#### [Data for this exercise]
%%
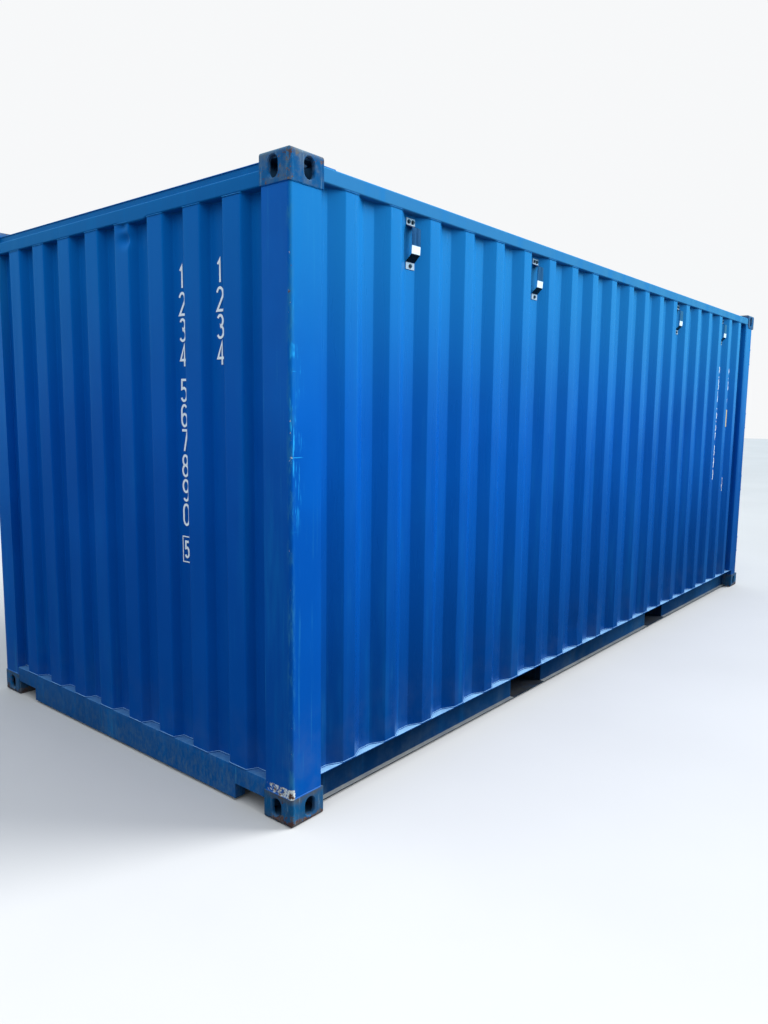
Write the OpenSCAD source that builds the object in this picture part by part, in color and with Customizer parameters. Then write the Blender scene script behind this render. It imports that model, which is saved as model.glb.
%%
%%
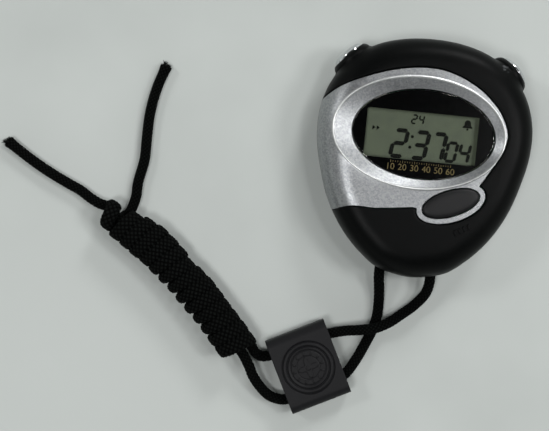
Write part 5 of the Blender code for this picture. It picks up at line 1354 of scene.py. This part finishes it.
%%
%%
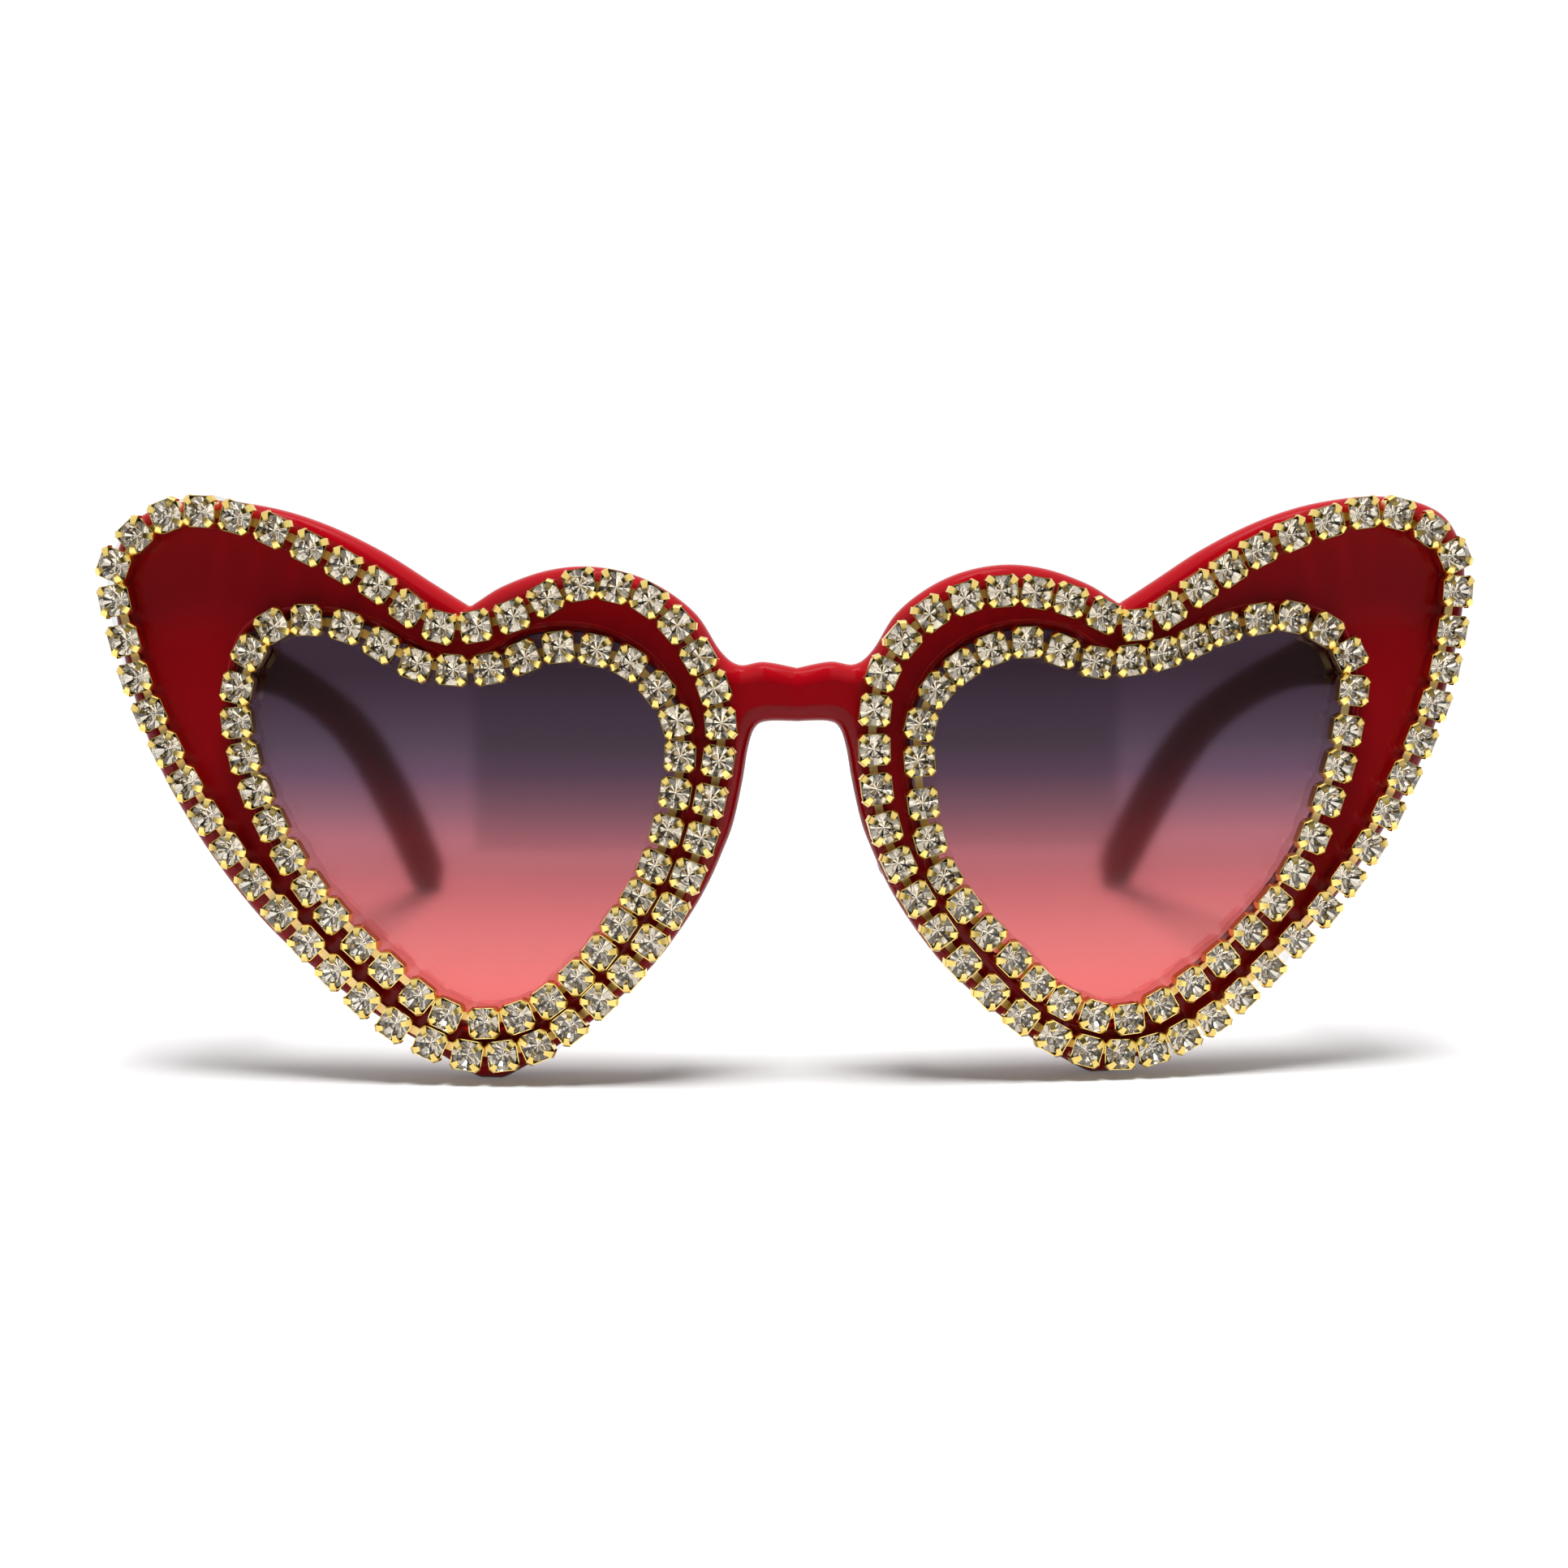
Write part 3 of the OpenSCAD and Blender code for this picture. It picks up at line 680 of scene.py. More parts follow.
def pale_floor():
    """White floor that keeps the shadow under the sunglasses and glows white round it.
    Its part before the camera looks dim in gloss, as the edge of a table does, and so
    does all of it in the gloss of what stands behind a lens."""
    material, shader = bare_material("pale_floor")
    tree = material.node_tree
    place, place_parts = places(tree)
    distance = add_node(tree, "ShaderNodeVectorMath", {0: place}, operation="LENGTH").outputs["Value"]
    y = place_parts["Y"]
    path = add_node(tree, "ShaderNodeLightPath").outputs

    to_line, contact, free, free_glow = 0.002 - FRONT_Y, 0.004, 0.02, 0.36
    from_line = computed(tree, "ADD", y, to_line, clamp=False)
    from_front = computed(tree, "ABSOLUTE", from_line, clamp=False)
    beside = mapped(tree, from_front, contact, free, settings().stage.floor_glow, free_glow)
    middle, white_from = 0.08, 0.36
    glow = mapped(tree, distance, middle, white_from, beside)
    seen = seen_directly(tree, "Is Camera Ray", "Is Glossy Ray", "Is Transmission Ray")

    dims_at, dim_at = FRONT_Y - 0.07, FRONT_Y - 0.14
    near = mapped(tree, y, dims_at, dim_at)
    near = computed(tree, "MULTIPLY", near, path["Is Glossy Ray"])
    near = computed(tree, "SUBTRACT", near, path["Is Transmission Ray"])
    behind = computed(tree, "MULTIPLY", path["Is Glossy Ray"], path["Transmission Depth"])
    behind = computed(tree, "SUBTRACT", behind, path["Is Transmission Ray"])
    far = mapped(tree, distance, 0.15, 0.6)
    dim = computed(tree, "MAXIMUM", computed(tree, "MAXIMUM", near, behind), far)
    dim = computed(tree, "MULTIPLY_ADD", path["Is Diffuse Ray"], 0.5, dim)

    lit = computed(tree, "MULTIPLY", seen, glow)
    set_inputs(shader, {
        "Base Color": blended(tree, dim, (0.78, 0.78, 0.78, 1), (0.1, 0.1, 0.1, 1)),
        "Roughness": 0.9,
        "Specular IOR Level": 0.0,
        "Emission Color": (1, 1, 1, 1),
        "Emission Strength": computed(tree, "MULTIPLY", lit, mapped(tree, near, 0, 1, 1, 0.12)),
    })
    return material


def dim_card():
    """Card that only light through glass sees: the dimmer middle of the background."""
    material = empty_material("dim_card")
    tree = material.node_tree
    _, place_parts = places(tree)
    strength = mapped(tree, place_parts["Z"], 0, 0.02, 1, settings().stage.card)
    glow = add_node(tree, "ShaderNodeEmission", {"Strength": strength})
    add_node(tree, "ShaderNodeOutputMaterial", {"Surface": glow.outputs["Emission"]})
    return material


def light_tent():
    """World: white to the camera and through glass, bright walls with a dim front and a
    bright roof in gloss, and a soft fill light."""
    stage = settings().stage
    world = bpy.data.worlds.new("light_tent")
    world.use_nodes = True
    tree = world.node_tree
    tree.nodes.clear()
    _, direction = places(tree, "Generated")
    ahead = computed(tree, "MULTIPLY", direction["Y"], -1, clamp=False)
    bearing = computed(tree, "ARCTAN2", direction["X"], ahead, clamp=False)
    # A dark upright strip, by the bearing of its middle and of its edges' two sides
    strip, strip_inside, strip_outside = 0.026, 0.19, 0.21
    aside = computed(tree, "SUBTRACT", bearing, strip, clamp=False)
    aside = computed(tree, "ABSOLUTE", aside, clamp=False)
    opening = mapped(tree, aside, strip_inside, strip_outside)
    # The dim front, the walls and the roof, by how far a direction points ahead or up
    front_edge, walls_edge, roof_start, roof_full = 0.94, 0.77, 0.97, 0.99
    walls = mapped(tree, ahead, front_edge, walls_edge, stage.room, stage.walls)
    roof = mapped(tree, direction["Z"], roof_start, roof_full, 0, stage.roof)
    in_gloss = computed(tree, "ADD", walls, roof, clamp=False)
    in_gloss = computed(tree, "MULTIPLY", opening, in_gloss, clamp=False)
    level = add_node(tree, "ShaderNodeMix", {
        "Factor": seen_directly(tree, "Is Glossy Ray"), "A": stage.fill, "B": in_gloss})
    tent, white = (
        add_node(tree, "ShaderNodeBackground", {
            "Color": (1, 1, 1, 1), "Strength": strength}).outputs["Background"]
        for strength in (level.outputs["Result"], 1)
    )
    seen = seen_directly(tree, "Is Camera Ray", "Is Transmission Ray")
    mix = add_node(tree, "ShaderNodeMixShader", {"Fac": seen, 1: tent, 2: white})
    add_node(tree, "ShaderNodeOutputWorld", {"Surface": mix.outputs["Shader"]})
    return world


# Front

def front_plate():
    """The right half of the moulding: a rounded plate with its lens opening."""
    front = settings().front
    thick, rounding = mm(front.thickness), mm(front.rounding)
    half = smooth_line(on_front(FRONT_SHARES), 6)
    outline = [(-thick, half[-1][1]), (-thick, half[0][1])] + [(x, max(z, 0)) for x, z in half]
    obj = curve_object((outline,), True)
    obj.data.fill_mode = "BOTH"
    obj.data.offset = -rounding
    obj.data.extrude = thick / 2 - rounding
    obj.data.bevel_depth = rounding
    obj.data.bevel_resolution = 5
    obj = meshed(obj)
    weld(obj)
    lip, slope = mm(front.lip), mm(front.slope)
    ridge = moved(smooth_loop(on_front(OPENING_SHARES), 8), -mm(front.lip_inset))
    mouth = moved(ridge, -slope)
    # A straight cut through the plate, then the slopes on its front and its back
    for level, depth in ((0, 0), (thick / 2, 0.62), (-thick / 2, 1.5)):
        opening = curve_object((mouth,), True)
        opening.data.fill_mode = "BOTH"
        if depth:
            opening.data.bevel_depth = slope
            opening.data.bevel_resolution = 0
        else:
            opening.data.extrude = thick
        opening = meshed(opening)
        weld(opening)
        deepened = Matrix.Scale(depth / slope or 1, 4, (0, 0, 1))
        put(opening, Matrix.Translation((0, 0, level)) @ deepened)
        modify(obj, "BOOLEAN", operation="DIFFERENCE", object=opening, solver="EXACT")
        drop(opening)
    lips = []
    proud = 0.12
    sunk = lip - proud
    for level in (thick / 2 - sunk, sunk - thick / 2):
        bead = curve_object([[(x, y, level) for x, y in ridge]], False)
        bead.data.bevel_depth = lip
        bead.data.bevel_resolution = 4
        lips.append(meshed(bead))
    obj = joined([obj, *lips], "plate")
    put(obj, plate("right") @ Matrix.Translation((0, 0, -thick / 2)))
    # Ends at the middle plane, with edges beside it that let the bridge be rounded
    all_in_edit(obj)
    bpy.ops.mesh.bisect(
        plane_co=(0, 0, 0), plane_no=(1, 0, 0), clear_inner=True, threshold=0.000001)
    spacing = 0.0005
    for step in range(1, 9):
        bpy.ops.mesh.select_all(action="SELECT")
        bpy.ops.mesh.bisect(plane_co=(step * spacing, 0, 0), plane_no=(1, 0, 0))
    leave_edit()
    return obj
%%
#### [Goal]
Each line of the data that includes the word "picture" counts once; report the total and nothing more.

#### [The completed task]
3